There are an estimated 8,000 panels used in the façade, with the largest glass panel being circa 3m x 8m, while the structural steel weighs in at around 24,000 tonnes, he adds.
“There are two main facade systems – there’s the unitised system, whereby a complete unit is pre-manufactured and brought to site and then dropped in by crane and fixed to the structure. The other type is the stick system, whereby the frame, mullions and transoms are installed on-site, and then the glass is brought in and fixed to the frame.”
Finally, as Anderson brings the tour of the site to a close, he focuses on the HSE aspects of the project. Although AECOM has more of an auditing and supporting role, as per its policy and safety values it has a dedicated safety officer on the project one day a week, so that he/she can attend safety walks, manage the closure of Lifeguard observations, attend weekly safety meetings, review or audit safety documentation, investigate incidents and support the PM/project team to drive safety as the number one priority.
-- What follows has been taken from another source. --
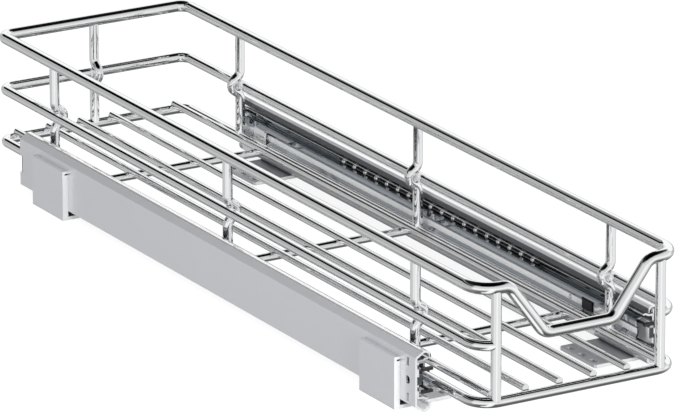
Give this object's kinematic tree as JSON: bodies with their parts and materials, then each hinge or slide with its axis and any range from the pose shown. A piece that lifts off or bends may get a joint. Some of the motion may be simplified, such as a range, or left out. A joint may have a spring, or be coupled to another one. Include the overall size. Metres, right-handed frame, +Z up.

“We have worked closely with the lead consultant (BSBG) and the main contractor for the management of all aspects of HSE. Recently, the project team celebrated a key safety milestone in achieving 15 million worked hours without a loss time incident, which is a great achievement by the team given the complexity and logistical constraints of the project and having an average of 3,000 labourers on-site,” he says.
The AECOM Lifeguard system is implemented on-site by the consultant/contractor. Observations are uploaded via a mobile app or online and issued to the contractor, who responds with action taken to close out the observation. The AECOM safety officer reviews and closes on acceptance of the appropriate close-out action.
“Monthly Senior Safety Management meetings are held with key senior personnel from the client, BSBG, AECOM and the contractor, so as to focus on upcoming safety concerns and initiatives,” Anderson concludes.